Affiliations: [a] ARC Training Centre for Innovative Horticultural Products, Tasmanian Institute of Agriculture, University of Tasmania, Launceston, Australia
| [b] Centre for Food Innovation, University of Tasmania, Launceston, Australia
Corresponding author: Nha K. Huynh, ARC Training Centre for Innovative Horticultural Products, Tasmanian Institute of Agriculture, University of Tasmania, Launceston, Australia. E-mail: [email protected].
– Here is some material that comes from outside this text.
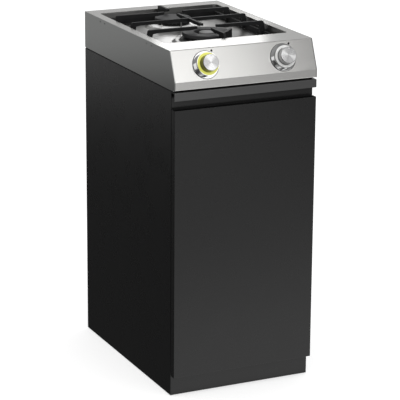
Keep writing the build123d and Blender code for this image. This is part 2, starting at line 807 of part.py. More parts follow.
# Sunk pan: flange under the worktop, drafted walls, rounded floor edge, and a pressed boss
# under each burner with a hole for the burner's cup
with BuildPart() as hob_pan:
    outer_grow = 2 * (pan_fit + pan_sheet)
    with BuildSketch(Plane.XY.offset(rim_under)):
        with Locations((0, well_y)):
            RectangleRounded(well_width + outer_grow, well_length + outer_grow, well_corner + outer_grow / 2)
    extrude(amount=pan_floor - pan_sheet - rim_under, taper=well_draft)
    fillet(hob_pan.edges().group_by(Axis.Z)[0], pan_floor_bend + pan_sheet)
    with BuildSketch(Plane.XY.offset(rim_under)):
        with Locations((0, well_y)):
            RectangleRounded(well_width + 2 * pan_fit, well_length + 2 * pan_fit, well_corner + pan_fit)
    extrude(amount=pan_floor - rim_under, taper=well_draft, mode=Mode.SUBTRACT)
    fillet(hob_pan.edges().filter_by_position(Axis.Z, pan_floor - pan_fit, pan_floor + pan_fit),
           pan_floor_bend)
    with BuildSketch(Plane.XY.offset(rim_under)):
        with Locations((0, well_y)):
            RectangleRounded(well_width + 2 * pan_flange, well_length + 2 * pan_flange, well_corner)
            RectangleRounded(well_width + 2 * pan_sheet, well_length + 2 * pan_sheet,
                             well_corner, mode=Mode.SUBTRACT)
    extrude(amount=-pan_sheet)
    for burner, boss_radius, cup_radius in ((rear_burner, rear_boss_radius, rear_cup_radius),
                                            (front_burner, front_boss_radius, front_cup_radius)):
        post(*burner, pan_floor - pan_sheet, pan_floor, boss_radius + boss_foot / 2, mode=Mode.SUBTRACT)
        with BuildSketch(section_at(*burner)):
            with BuildLine():
                FilletPolyline((boss_radius + boss_foot, pan_floor), (boss_radius, pan_floor),
                               (boss_radius - boss_run, boss_top),
                               (cup_radius + cup_hole_margin, boss_top), radius=boss_bend)
                offset(amount=pan_sheet, side=Side.LEFT)
            make_face()
        revolve(axis=Axis((*burner, 0), (0, 0, 1)))
    drill_pins(pan_floor, flame_top)
save(hob_pan.part, "hob_pan")

# Gas valves stand square to the fascia. Each holds the spindle that its knob turns and a
# plunger that the spindle pushes, with the flame failure magnet on its back end.
valve_front = hob_sheet + valve_gap
valve_face = valve_front + valve_neck
valve_back = valve_face + valve_depth
spindle_bore = spindle_in_valve + knob_push + sheet_fit
plunger_bore = spindle_in_valve + plunger_length + knob_push + sheet_fit
knob_low = bezel_flange + knob_push + knob_floor_gap


def valve(side, name):
    with BuildPart() as body:
        with BuildSketch(knob_plane(side, -valve_front)):
            Circle(valve_neck_radius)
        extrude(amount=-valve_neck)
        with BuildSketch(knob_plane(side, -valve_face)):
            Rectangle(valve_width, valve_body)
        extrude(amount=-valve_depth)
        with BuildSketch(knob_plane(side, -valve_back)):
            Circle(magnet_radius)
        extrude(amount=-magnet_length)
        with BuildSketch(knob_plane(side, -valve_front)):
            Circle(spindle_radius + spindle_running)
        extrude(amount=valve_front - spindle_bore, mode=Mode.SUBTRACT)
        with BuildSketch(knob_plane(side, -valve_front)):
            Circle(plunger_radius + plunger_running)
        extrude(amount=valve_front - plunger_bore, mode=Mode.SUBTRACT)
    save(body.part, name)


def rod(side, outer_end, length, radius, name):
    """A round rod on a knob's axis, from a height above the fascia inwards."""
    with BuildPart() as bar:
        with BuildSketch(knob_plane(side, outer_end)):
            Circle(radius)
        extrude(amount=-length)
    save(bar.part, name)


def bezel(side, name):
    with BuildPart() as cup:
        with BuildSketch(knob_plane(side, 0)):
            Circle(bezel_radius)
        extrude(amount=bezel_flange)
        chamfer(cup.faces().sort_by(Axis(knob_centre(side), fascia_out))[-1].edges(), bezel_chamfer)
        with BuildSketch(knob_plane(side, 0)):
            Circle(bezel_wall_radius)
        extrude(amount=bezel_height)
        with BuildSketch(knob_plane(side, bezel_flange)):
            Circle(bezel_wall_radius - bezel_wall)
        extrude(amount=bezel_height, mode=Mode.SUBTRACT)
        with BuildSketch(knob_plane(side, 0)):
            Circle(spindle_hole_radius)
        extrude(amount=bezel_flange, mode=Mode.SUBTRACT)
    save(cup.part, name)


def light_ring(side, name):
    with BuildPart() as ring:
        with BuildSketch(knob_plane(side, bezel_flange)):
            Circle(bezel_wall_radius - bezel_wall - light_fit)
            Circle(knob_radius + light_knob_gap, mode=Mode.SUBTRACT)
        extrude(amount=bezel_height - bezel_flange)
    save(ring.part, name)


def knob(side, name):
    with BuildPart() as grip:
        with BuildSketch(knob_plane(side, knob_low)):
            Circle(knob_radius)
        extrude(amount=knob_height - knob_low)
        fillet(grip.faces().sort_by(Axis(knob_centre(side), fascia_out))[-1].edges(), knob_edge)
        with BuildSketch(knob_plane(side, knob_low)):
            Circle(spindle_radius)
        extrude(amount=spindle_in_knob, mode=Mode.SUBTRACT)
    save(grip.part, name)


for side, word in ((-1, "left"), (1, "right")):
    bezel(side, f"{word}_bezel")
    light_ring(side, f"{word}_light_ring")
    knob(side, f"{word}_knob")
    valve(side, f"{word}_gas_valve")
    rod(side, knob_low + spindle_in_knob, knob_low + spindle_in_knob + spindle_in_valve,
        spindle_radius, f"{word}_spindle")
    rod(side, -spindle_in_valve, plunger_length, plunger_radius, f"{word}_valve_plunger")

# Manifold: a square bar under the valves
with BuildPart() as manifold:
    with BuildSketch(Plane((-manifold_end, manifold_axis.Y, manifold_axis.Z),
                           x_dir=fascia_up, z_dir=(1, 0, 0))):
        Rectangle(manifold_size, manifold_size)
    extrude(amount=2 * manifold_end)
save(manifold.part, "manifold")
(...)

Abstract: Fresh blueberries, raspberries and blackberries are gaining popularity for their pleasant flavour and health benefits. However, their fresh supply, and the potential for market growth, are still limited by their short shelf life and seasonality. High respiration rates, delicate structures and high susceptibility to fungal decay are the main factors limiting the storability of these berry types. Current industrial practice for a longer shelf life relies heavily on cold chain and high humidity storage conditions. This typically results in a shelf life of 2–4 weeks for blueberries, and 2–5 days for raspberries and blackberries. This review discusses novel postharvest technologies from physico-chemical treatments (heat treatments, UV and edible coatings) to packaging-based solutions to improve the preservation of the freshness of blueberries, raspberries and blackberries through the supply chain. Sanitisation plays a crucial role in preventing fungal growth, while innovative packaging solutions act as complementary treatments to maintain quality attributes. The development and application of such technology combinations will increase berry shelf life, helping to satisfy the increasing global demand for these fresh berry products and improve consumer satisfaction.